Another portion of the film takes place in the courtroom, where lawyers and witnesses battle over whether the poem is obscene, inappropriate or even literature at all. This is also where we meet some of the most memorable figures of the movie — the literary critics, professors and lawyers.

“The way it’s structured is incredibly important,” Franco said in a question-and-answer session following the screening. “All of those things allow us to get into the poem in a certain way.”
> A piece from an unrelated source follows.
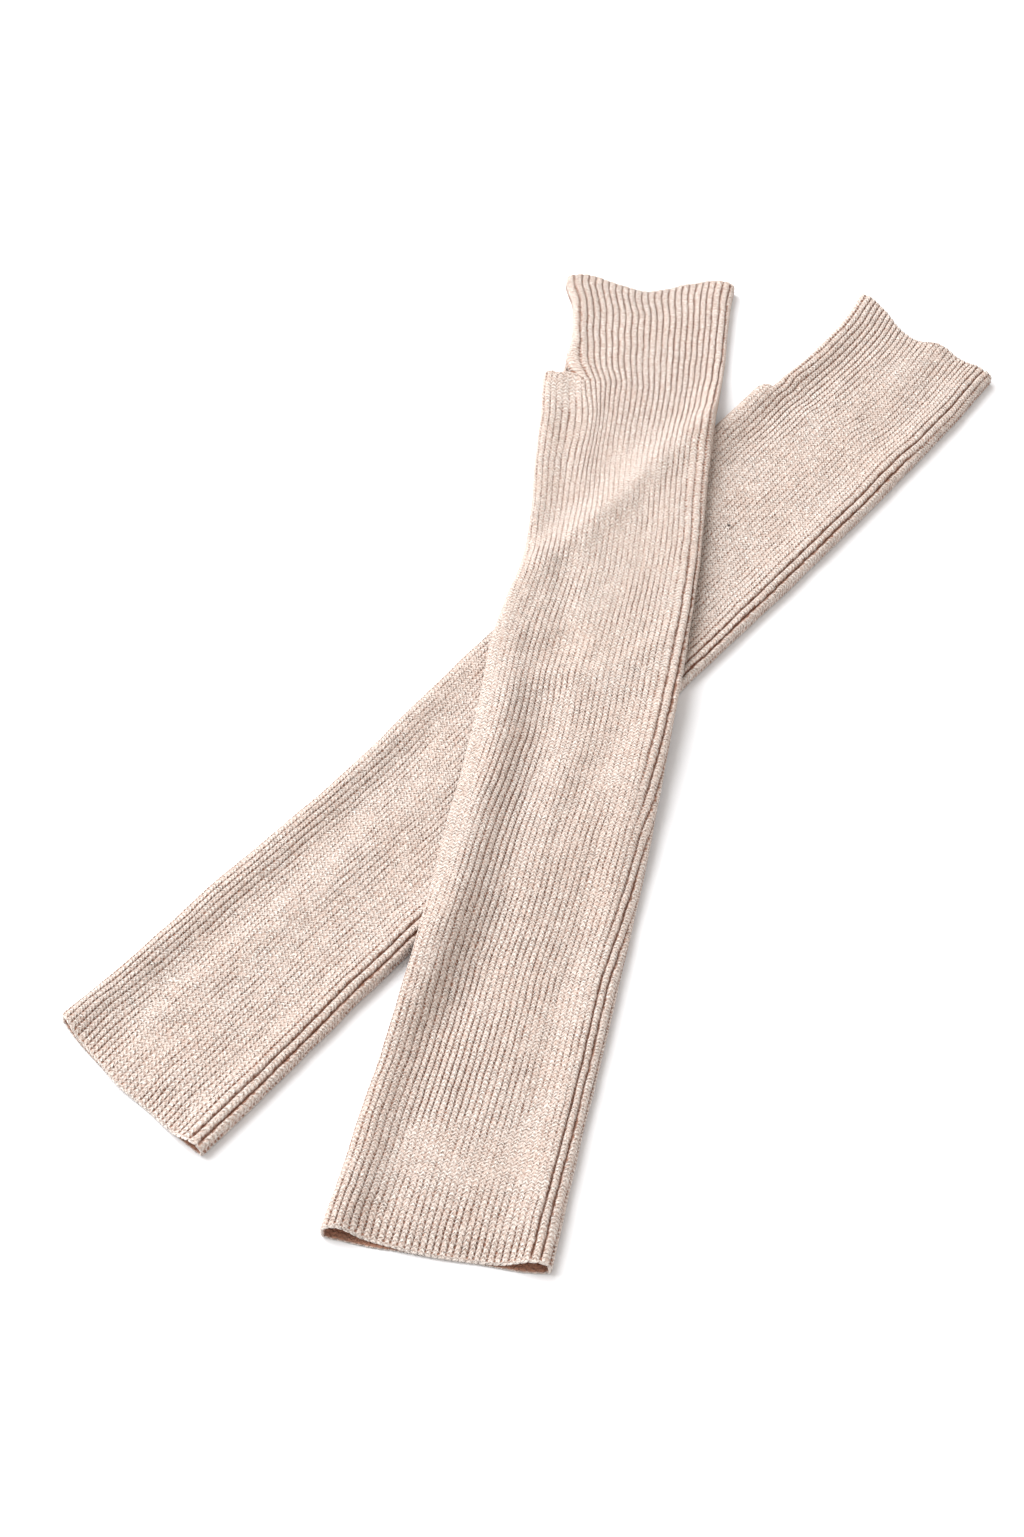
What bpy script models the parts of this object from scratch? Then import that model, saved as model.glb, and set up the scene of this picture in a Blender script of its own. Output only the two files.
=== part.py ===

The film begins with the young Ginsberg (James Franco) looking uncomfortable, unsure of himself. He is a 29-year-old unpublished poet about to read a poem in four parts, as the white text on the screen before the scene opens explains. Franco reads “Howl” with a deep rhythm that moves you, and lingers on unexpected words. The setting changes after only a short time to New York City in 1957, where a bearded Ginsberg looks out at the audience-as-interviewer.

“I assumed I could write anything I wanted to because it wouldn’t be published,” Ginsberg says.

The film’s sections of interview allow the audience to understand how Ginsberg wrote — how he valued the unexpected by choosing “screamed with joy” instead of “screamed with pain.” Or how words jumped out at him because of the way they sounded. Good poetry for him was the “ability to commit to writing the same way that you are.”

It’s about being real.

The film’s directors captured Ginsberg’s sentiments by staying true to his life.

“Everything that was said in the movie is based on real transcripts. I read the court trials and I was like, ‘That’s our script!’” Franco said. “The interviews I’m giving are all the interviews he gave.”

But the perspective of those surrounding Ginsberg is conspicuously missing. Surprisingly, we don’t hear from Ginsberg’s so called muses: his parents, lovers and friends.

If the movie is a compilation of interviews and court transcripts, failing to capture the verbal exchanges Ginsberg had with those closest to him — for example, in scenes with Peter Orlovsky (Aaron Tveit), Ginsberg’s lover never speaks — leaves a large vacuum that the movie fails to fill.

When we do gain insight into the poet’s relationships, they are some of the most powerful moments of the movie. When Neal Cassady (Jon Prescott) breaks Ginsberg’s heart, or when he is committed to a psychiatric institution, the movie doesn’t pause for us to commiserate. Ginsberg, normally so expressive, sounds flat and inhibited.

But maybe the movie isn’t supposed to capture every facet of Ginsberg’s life.

“It’s not a documentary. It’s a piece of art,” Franco said.

The filmmakers had been approached to make a documentary but soon realized that the best way to portray the artist would not be through a traditional route.

“How can we get young Ginsberg here? How can we make it feel more immediate?” Franco said.

The movie does succeed in creating a sense of immediacy. Franco/Ginsberg’s hipster glasses — and the word hipster in the poem itself — are reminders that words had different connotations in a post-World War II America.

“‘Howl’ and [Kerouac’s] ‘On the Road’ give very clear and strong models of how one’s life can be turned into pieces of literature,” Franco said.

“Howl,” if anything, reminds us of the joy of creating.